Rows from a 3D modeling dataset
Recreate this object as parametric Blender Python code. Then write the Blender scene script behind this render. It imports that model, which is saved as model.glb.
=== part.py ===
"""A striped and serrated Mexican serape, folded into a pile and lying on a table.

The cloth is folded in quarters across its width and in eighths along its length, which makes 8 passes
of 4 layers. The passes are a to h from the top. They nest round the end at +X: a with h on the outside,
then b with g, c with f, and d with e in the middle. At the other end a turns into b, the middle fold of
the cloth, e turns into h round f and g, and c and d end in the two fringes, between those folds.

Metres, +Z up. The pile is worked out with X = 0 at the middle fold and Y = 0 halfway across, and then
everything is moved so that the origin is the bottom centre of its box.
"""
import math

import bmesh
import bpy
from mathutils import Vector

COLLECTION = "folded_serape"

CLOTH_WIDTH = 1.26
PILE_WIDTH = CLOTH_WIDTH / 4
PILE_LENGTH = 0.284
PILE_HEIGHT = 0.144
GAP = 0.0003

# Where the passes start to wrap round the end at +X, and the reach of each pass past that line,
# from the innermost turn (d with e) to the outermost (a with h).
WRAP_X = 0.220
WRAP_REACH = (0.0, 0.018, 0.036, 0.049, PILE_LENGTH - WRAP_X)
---
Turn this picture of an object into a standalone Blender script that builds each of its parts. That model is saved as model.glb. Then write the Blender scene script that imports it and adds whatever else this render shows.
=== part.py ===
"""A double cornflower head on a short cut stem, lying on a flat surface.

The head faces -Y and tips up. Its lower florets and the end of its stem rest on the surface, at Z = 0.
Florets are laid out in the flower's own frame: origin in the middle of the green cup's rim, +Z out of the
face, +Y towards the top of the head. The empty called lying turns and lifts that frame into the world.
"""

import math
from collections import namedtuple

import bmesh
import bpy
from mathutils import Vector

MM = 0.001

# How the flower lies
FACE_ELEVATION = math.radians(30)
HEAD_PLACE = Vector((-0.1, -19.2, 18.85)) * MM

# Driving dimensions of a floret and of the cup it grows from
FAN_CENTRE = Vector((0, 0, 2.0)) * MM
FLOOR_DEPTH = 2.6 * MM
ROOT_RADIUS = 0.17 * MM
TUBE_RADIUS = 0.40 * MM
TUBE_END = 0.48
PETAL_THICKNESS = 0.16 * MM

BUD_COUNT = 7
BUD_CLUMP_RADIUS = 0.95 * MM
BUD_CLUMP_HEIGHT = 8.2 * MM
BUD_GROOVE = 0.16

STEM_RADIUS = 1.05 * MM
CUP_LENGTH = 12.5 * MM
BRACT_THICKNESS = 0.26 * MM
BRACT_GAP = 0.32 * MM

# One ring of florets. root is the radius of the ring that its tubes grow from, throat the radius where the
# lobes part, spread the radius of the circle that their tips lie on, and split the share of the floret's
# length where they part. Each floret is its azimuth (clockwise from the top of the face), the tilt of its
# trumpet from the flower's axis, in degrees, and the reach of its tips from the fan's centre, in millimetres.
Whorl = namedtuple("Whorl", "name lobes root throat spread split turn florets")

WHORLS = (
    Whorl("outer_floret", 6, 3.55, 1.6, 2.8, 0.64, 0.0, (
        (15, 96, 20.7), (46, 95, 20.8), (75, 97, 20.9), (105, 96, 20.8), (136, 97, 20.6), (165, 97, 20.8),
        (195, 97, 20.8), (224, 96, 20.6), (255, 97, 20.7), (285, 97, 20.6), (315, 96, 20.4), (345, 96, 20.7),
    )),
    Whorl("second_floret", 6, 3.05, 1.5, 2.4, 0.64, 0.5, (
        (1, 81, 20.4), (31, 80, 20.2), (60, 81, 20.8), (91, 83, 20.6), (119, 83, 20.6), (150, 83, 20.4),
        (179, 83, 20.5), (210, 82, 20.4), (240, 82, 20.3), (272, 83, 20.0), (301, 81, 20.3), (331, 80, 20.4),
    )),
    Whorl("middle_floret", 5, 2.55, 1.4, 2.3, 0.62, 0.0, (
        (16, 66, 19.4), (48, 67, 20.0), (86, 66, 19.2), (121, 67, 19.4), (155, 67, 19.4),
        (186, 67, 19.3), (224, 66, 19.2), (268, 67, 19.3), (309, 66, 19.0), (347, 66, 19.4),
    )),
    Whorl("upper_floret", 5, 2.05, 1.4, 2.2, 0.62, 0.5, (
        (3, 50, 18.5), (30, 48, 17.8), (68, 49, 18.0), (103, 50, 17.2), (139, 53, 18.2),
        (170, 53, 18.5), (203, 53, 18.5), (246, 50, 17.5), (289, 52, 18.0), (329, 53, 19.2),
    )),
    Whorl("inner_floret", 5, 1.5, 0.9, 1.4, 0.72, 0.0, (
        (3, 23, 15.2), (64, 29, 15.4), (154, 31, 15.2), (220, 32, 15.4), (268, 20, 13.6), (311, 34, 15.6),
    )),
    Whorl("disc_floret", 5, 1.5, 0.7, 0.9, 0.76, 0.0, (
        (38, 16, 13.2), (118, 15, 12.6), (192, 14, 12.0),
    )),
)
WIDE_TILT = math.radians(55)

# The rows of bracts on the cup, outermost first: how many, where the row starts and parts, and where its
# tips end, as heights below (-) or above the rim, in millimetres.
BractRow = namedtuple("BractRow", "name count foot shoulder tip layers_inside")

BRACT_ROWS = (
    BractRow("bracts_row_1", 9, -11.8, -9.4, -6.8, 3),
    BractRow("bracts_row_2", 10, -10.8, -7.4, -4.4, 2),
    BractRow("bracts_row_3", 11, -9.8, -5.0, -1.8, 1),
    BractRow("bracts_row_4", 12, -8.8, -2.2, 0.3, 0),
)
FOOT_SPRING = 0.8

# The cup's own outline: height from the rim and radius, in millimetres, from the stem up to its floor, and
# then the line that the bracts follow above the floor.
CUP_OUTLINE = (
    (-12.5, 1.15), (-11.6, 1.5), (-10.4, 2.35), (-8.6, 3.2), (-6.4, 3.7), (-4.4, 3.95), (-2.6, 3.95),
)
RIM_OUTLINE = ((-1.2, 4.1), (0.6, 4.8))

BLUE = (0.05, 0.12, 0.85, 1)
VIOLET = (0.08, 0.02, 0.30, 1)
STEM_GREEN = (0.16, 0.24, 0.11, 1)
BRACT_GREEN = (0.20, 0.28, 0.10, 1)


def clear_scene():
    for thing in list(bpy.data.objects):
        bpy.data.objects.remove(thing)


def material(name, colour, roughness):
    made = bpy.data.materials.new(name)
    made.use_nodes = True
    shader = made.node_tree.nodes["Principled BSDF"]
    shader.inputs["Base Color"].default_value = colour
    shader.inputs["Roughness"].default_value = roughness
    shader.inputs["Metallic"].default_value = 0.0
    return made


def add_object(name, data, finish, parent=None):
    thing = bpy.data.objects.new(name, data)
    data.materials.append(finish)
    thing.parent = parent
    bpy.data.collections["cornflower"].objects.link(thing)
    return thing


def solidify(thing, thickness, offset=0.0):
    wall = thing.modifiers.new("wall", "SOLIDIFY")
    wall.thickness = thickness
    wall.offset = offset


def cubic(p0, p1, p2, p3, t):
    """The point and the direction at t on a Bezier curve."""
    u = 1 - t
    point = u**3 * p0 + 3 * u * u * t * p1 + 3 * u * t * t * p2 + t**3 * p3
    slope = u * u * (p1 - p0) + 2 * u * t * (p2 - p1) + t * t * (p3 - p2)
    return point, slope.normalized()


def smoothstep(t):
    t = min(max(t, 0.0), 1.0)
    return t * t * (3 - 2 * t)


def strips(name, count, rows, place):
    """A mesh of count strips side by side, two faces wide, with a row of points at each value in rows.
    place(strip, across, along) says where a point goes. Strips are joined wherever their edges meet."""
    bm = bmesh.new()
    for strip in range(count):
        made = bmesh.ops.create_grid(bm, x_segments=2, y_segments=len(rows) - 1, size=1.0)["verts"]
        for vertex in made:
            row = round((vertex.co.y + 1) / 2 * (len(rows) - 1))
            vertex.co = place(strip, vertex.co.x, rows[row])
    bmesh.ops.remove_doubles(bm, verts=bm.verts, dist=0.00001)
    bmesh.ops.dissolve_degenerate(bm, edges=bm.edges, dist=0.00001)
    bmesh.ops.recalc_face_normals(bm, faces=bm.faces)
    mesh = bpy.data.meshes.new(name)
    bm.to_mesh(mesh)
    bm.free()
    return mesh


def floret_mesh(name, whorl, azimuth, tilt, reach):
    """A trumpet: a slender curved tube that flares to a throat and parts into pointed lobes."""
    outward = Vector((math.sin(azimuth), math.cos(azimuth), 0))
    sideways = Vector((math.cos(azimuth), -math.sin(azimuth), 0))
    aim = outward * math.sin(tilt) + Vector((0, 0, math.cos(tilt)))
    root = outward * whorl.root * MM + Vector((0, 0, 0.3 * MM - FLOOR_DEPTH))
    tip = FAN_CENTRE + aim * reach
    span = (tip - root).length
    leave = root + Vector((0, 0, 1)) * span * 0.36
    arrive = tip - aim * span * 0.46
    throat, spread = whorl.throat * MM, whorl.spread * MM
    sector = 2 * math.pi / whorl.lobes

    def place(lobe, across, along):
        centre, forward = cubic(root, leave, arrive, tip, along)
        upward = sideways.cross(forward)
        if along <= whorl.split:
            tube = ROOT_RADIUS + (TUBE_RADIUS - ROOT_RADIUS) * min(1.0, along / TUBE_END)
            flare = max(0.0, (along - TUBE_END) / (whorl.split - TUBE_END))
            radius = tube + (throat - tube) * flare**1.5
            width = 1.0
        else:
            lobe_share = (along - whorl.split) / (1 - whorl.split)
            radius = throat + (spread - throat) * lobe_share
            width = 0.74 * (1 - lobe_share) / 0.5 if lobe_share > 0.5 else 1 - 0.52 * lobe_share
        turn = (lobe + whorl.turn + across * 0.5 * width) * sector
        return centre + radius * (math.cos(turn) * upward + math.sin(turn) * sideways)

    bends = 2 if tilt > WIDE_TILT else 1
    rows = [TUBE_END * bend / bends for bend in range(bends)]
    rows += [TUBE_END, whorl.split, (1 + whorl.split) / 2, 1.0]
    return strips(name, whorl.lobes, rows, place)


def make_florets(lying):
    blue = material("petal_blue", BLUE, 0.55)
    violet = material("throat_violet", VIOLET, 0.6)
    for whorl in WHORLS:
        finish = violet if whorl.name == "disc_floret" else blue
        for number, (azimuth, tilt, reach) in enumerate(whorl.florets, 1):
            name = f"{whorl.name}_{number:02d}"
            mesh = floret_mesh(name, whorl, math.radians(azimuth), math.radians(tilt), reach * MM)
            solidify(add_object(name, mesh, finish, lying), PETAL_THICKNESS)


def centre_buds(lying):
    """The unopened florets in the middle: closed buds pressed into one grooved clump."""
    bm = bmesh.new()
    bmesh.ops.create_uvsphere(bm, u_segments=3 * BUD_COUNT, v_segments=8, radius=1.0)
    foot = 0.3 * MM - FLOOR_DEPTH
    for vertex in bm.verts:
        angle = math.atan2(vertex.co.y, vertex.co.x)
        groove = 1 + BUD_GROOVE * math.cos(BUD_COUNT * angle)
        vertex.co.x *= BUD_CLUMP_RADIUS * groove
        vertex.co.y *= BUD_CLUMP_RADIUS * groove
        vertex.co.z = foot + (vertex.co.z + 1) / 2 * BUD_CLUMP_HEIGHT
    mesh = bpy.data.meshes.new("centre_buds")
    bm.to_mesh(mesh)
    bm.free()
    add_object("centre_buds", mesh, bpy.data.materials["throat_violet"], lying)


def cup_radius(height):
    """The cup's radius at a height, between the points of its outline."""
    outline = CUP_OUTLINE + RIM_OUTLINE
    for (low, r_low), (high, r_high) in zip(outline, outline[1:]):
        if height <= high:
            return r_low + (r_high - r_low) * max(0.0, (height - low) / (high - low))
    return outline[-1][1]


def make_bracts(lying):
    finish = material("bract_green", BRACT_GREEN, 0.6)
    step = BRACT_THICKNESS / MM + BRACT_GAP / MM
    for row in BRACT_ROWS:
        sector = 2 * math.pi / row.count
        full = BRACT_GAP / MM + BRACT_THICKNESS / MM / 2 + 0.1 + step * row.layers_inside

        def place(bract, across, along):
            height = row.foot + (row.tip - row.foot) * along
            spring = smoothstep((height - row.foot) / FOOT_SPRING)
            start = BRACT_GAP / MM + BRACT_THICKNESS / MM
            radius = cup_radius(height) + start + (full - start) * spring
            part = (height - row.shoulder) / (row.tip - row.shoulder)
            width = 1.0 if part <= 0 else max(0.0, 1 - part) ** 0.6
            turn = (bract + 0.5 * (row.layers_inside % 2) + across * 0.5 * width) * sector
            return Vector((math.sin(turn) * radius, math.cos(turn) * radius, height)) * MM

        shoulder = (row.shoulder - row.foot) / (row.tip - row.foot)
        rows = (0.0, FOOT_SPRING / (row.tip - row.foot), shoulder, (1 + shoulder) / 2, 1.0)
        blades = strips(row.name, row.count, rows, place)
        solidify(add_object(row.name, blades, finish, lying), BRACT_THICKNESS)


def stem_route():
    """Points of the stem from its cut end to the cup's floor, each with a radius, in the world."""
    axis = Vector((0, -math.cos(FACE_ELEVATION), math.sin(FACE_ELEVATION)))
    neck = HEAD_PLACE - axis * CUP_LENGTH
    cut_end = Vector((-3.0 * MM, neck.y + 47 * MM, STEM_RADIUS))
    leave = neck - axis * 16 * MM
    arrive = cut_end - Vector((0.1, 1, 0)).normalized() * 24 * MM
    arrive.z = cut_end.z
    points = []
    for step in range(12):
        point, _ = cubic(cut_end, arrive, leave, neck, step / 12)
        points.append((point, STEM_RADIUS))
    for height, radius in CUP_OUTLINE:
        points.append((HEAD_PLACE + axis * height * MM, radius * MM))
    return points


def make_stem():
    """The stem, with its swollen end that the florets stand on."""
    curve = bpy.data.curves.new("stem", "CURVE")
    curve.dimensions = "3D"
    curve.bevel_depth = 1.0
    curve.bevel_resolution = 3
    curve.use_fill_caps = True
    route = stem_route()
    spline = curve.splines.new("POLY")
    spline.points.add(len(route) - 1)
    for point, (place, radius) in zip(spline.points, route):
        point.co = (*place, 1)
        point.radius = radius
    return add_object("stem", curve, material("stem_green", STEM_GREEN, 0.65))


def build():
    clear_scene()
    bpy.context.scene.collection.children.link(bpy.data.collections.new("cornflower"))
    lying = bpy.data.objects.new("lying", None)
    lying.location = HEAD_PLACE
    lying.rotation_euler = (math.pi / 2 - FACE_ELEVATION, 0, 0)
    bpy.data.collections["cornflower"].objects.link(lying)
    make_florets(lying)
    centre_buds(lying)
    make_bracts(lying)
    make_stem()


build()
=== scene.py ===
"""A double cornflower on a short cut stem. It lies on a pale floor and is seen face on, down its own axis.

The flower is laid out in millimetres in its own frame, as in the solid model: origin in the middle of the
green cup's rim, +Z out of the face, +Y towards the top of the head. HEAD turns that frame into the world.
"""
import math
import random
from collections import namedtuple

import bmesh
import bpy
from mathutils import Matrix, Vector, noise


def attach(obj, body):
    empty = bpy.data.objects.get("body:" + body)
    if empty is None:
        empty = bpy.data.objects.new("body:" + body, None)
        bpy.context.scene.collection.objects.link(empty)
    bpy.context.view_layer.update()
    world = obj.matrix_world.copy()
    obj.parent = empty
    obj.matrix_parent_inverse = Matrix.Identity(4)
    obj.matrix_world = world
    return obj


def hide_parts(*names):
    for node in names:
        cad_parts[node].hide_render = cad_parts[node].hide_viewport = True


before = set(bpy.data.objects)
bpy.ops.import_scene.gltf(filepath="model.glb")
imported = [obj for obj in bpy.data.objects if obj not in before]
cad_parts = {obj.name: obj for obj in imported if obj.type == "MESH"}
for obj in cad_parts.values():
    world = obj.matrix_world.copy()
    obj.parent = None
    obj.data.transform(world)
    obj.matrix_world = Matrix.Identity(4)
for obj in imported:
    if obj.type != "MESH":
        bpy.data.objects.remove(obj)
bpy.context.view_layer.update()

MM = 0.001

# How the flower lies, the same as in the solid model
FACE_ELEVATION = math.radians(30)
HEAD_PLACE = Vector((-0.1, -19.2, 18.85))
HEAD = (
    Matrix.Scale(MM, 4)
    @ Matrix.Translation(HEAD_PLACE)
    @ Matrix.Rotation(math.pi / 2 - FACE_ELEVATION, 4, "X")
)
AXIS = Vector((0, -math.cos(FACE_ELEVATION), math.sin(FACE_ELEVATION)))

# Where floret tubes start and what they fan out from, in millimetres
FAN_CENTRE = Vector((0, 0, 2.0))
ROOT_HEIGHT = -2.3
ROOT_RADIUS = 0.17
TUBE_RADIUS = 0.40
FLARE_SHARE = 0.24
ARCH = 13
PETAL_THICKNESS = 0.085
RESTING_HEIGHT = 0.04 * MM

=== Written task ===
Quote only the lines running from the line that holds "obj.parent = empty" to the line that holds "obj.parent = None", both ends included.

=== Worked solution ===
    obj.parent = empty
    obj.matrix_parent_inverse = Matrix.Identity(4)
    obj.matrix_world = world
    return obj


def hide_parts(*names):
    for node in names:
        cad_parts[node].hide_render = cad_parts[node].hide_viewport = True


before = set(bpy.data.objects)
bpy.ops.import_scene.gltf(filepath="model.glb")
imported = [obj for obj in bpy.data.objects if obj not in before]
cad_parts = {obj.name: obj for obj in imported if obj.type == "MESH"}
for obj in cad_parts.values():
    world = obj.matrix_world.copy()
    obj.parent = None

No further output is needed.